President Bio, like all well meaning Sierra Leoneans want investors for Sierra Leone but the President is very clear on the type of investors. Recently at an international gathering President Bio called for transparency and accountability in the extractive sector as part of his fight against corruption. “We have been using various tools and different approaches to fight corruption. But we believe corruption fights back. More worryingly, rogue actors and rogue beneficiaries have squandered wealth from extractives through opaque ownership arrangements and illicit international financial flows,” he said. This cannot be better said and it applies to all investors including SOCFIN.

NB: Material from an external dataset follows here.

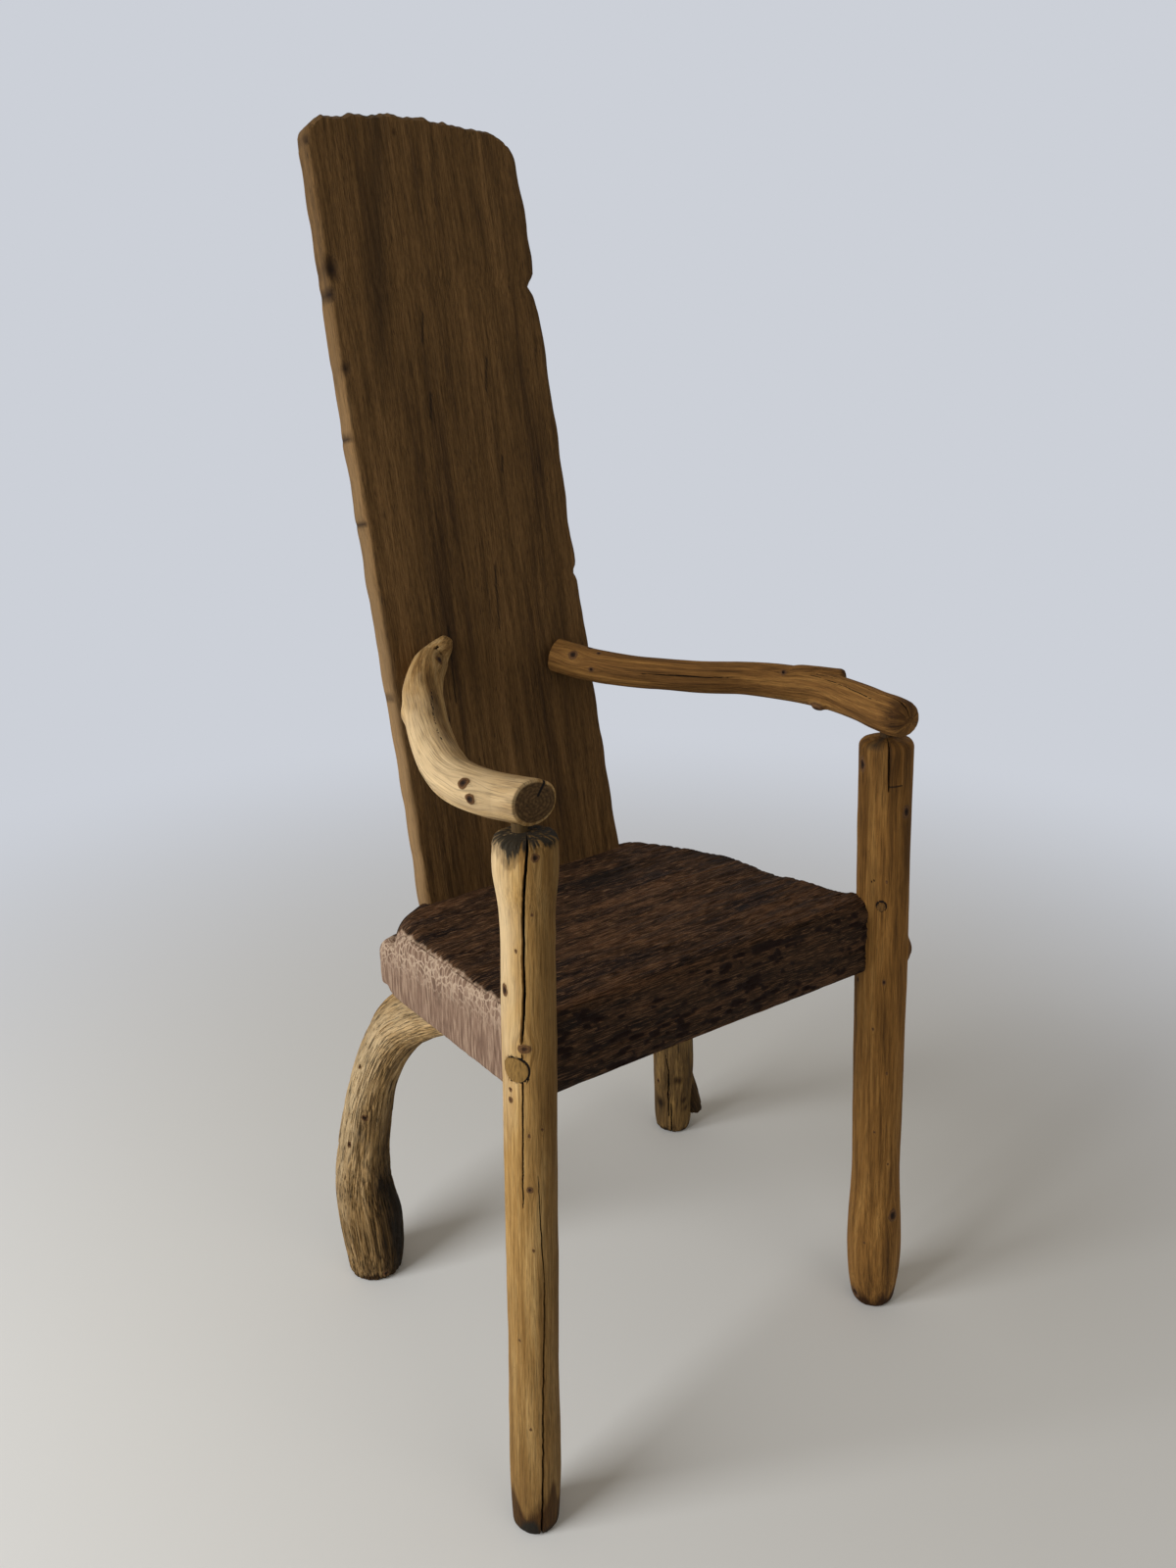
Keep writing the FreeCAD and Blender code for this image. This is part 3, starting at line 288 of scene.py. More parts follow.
    def socket(self, angle, along, radius):
        """A shallow flat round a plug or peg, with the dark line of its hole."""
        gap_round, gap_along = self.gap_to(angle, along)
        far = np.hypot(gap_round, gap_along)
        self.push = np.where(far < radius + 2, -0.5, self.push)
        self.mark("crack", np.clip(1.4 - np.abs(far - radius - 0.5) / 0.7, 0, 1))

    def jag(self, end, depth, cell, seed):
        """Break an end off unevenly."""
        rough = field(self.out * 10 / cell + seed)
        near = np.clip(1 - self.far_from(end) / (2 * depth), 0, 1)
        sign = 1 if end == "first" else -1
        self.centre += self.ahead * (sign * depth * near * (0.5 + rough) * self.share)[:, None]

    def slant_end(self, end, angle, amount):
        """Cut an end off at a slant, with one side of it shorter."""
        near = np.clip(1 - self.far_from(end) / (3 * amount), 0, 1)
        short = (0.5 + 0.5 * np.cos(self.angle - math.radians(angle)) * self.share) * amount
        sign = 1 if end == "first" else -1
        self.centre += self.ahead * (sign * short * near)[:, None]

    def split_end(self, end, angle, reach):
        """A drying split across the end grain, from the rim towards the heart."""
        gap = (self.angle - math.radians(angle) + np.pi) % (2 * np.pi) - np.pi
        side = np.abs(np.sin(gap)) * self.radius * self.share
        here = (self.far_from(end) < 1.5) & (np.abs(gap) < 1) & (self.share > 1 - reach)
        self.mark("crack", here * np.clip(1.5 - side / 0.8, 0, 1))

    def round_end(self, end, rim, dome=0.0):
        """Wear the rim of one end and let the middle of the end stand out."""
        far = self.far_from(end)
        inner = np.clip(rim - far, 0, rim)
        self.push -= rim - np.sqrt(rim ** 2 - inner ** 2)
        sign = -1 if end == "first" else 1
        here = (far < 1e-6) & (self.share < 0.999)
        self.centre += self.ahead * (sign * dome * here * (1 - self.share ** 2))[:, None]

    def shape(self, lift=None):
        """Put every point in its place and store what the material reads."""
        reach = (self.radius + self.push) * self.share
        points = self.centre + self.out * reach[:, None]
        if lift is not None:
            points = lift(points)
        keep(self.piece, "grain", self.grain() * MM)
        for name, values in self.marks.items():
            keep(self.piece, name, values)
        set_points(self.piece, points)


# %% [markdown]
# A piece that is grown from two branches is joined before it is finished. Sawn feet stand
# flat on the floor, so a limb can be held between two heights. The shading is smooth on
# worn wood and stays crisp where two faces meet at a real edge.

# %% Joining and finishing pieces
SMOOTH_UNDER = 40   # degrees between two faces that still shade as one


def flat_between(low, high):
    """A lift that keeps all points between two heights."""
    def lift(points):
        points[:, 2] = np.clip(points[:, 2], low, high)
        return points
    return lift


def select(*pieces):
    """Select just these pieces, with the last one active."""
    bpy.ops.object.select_all(action="DESELECT")
    for piece in pieces:
        piece.select_set(True)
    bpy.context.view_layer.objects.active = pieces[-1]


def join_branch(trunk, branch):
    """Make a branch and its trunk one piece."""
    select(branch, trunk)
    bpy.ops.object.join()


def finish_piece(piece, material, nodes):
    """Give a piece its material, outward faces and smooth shading, and set it on the chair."""
    piece.data.materials.append(material)
    select(piece)
    bpy.ops.object.mode_set(mode="EDIT")
    bpy.ops.mesh.select_all(action="SELECT")
    bpy.ops.mesh.normals_make_consistent(inside=False)
    bpy.ops.object.mode_set(mode="OBJECT")
    bpy.ops.object.shade_smooth_by_angle(angle=math.radians(SMOOTH_UNDER))
    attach(piece, "root")
    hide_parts(*nodes)
    points = mesh_points(piece) / MM
    low, high = points.min(0).round(1), points.max(0).round(1)
    print(piece.name, len(piece.data.polygons), "faces", low, high)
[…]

Conclusion and recommendation
Back to the Malen land issue, which the President had promised he would resolve. I have since the days of the National Provisional Ruling Council observed the attributes of the President and one of his greatest attribute is he listens and stick to his commitment. A number of meetings have been held on the Malen land conflict and the meeting held on the 23rd of August proposed that the government commissions an independent investigation. This I believe serves as the hub of the solution to the problem. An independent investigation will surely bring out the fault lines, the issues and common grounds and proffer recommendations that will lay a true basis to any sound dialogue hence laying a good foundation to a peaceful resolution of the Malen land conflict.
For the government to have a free hand in doing so it must relinquish certain responsibilities that will give government the where withal to undertake an objective role. The government must be bold to release itself from the head lease. That is to say relinquish that role and serve as a facilitator during negotiations that will pass on the lease over to the landowners. This can be one option for the government to save itself from the embarrassment caused by being a head leaseholder done by the previous regime.